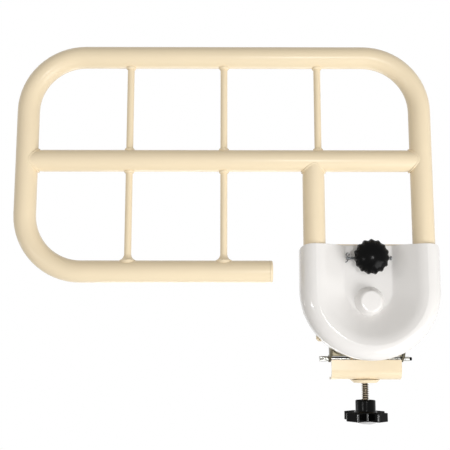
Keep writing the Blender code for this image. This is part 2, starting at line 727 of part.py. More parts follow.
def make_clamp_screw():
    """The threaded rod with its four-armed knob, and the pressure pad that it lifts."""
    place = at(0, CLAMP_Y, 0)
    pad_low, pad_top, rubber_top = -87.9 * MM, -84.2 * MM, -81.9 * MM
    tip_r = 3 * MM
    profile = [
        (0, pad_top - 1.3 * MM),
        (tip_r, pad_top - 1.3 * MM),
        (tip_r, pad_low - GAP),
        (CLAMP_SCREW_R, pad_low - 1.6 * MM),
        (CLAMP_SCREW_R, SCREW_END_Z),
        (0, SCREW_END_Z),
    ]
    finish(turned("clamp_screw", profile, place, "Z", 20), YELLOW_ZINC, CLAMP)
    socket = pad_top - 1 * MM
    profile = [
        (0, pad_top),
        (PAD_R, pad_top),
        (PAD_R, pad_low),
        (tip_r + GAP, pad_low),
        (tip_r + GAP, socket),
        (0, socket),
    ]
    finish(turned("pad_cup", profile, place, "Z"), ZINC, CLAMP)
    rubber = cylinder("pad_rubber", PAD_R, pad_top + GAP, rubber_top, place, "Z")
    finish(rubber, RUBBER, CLAMP)
    low, high = ARM_Z
    knob = plate("cross_knob", "XY", [cross_outline()], low, high, (0, CLAMP_Y, 0))
    combine(knob, cylinder("cross_hub", HUB_R, high - 2 * MM, HUB_TOP_Z, place, "Z"), "UNION")
    bore_r = CLAMP_SCREW_R + GAP
    combine(knob, cylinder("cross_bore", bore_r, SCREW_END_Z - 0.5 * MM, HUB_TOP_Z + 9 * MM, place, "Z", 20))
    finish(knob, BLACK, CLAMP)
    cap = [(0, low - GAP), (CAP_R, low - GAP), (CAP_R, low - 1.5 * MM)]
    cap += [(13 * MM, low - 3.6 * MM), (7 * MM, CAP_LOW_Z + 0.6 * MM), (0, CAP_LOW_Z)]
    finish(turned("knob_cap", cap, place, "Z"), GREY_CAP, CLAMP)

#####

Output all of the material exactly as written.

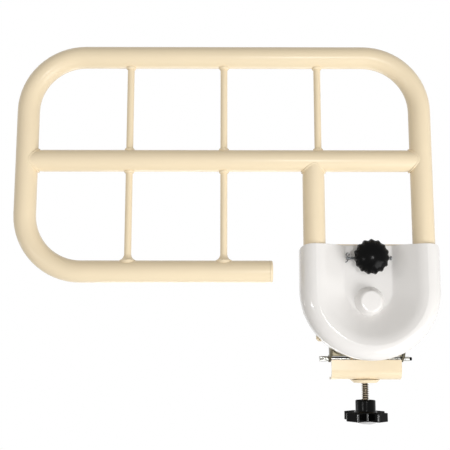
Keep writing the Blender code for this image. This is part 2, starting at line 727 of part.py. More parts follow.
def make_clamp_screw():
    """The threaded rod with its four-armed knob, and the pressure pad that it lifts."""
    place = at(0, CLAMP_Y, 0)
    pad_low, pad_top, rubber_top = -87.9 * MM, -84.2 * MM, -81.9 * MM
    tip_r = 3 * MM
    profile = [
        (0, pad_top - 1.3 * MM),
        (tip_r, pad_top - 1.3 * MM),
        (tip_r, pad_low - GAP),
        (CLAMP_SCREW_R, pad_low - 1.6 * MM),
        (CLAMP_SCREW_R, SCREW_END_Z),
        (0, SCREW_END_Z),
    ]
    finish(turned("clamp_screw", profile, place, "Z", 20), YELLOW_ZINC, CLAMP)
    socket = pad_top - 1 * MM
    profile = [
        (0, pad_top),
        (PAD_R, pad_top),
        (PAD_R, pad_low),
        (tip_r + GAP, pad_low),
        (tip_r + GAP, socket),
        (0, socket),
    ]
    finish(turned("pad_cup", profile, place, "Z"), ZINC, CLAMP)
    rubber = cylinder("pad_rubber", PAD_R, pad_top + GAP, rubber_top, place, "Z")
    finish(rubber, RUBBER, CLAMP)
    low, high = ARM_Z
    knob = plate("cross_knob", "XY", [cross_outline()], low, high, (0, CLAMP_Y, 0))
    combine(knob, cylinder("cross_hub", HUB_R, high - 2 * MM, HUB_TOP_Z, place, "Z"), "UNION")
    bore_r = CLAMP_SCREW_R + GAP
    combine(knob, cylinder("cross_bore", bore_r, SCREW_END_Z - 0.5 * MM, HUB_TOP_Z + 9 * MM, place, "Z", 20))
    finish(knob, BLACK, CLAMP)
    cap = [(0, low - GAP), (CAP_R, low - GAP), (CAP_R, low - 1.5 * MM)]
    cap += [(13 * MM, low - 3.6 * MM), (7 * MM, CAP_LOW_Z + 0.6 * MM), (0, CAP_LOW_Z)]
    finish(turned("knob_cap", cap, place, "Z"), GREY_CAP, CLAMP)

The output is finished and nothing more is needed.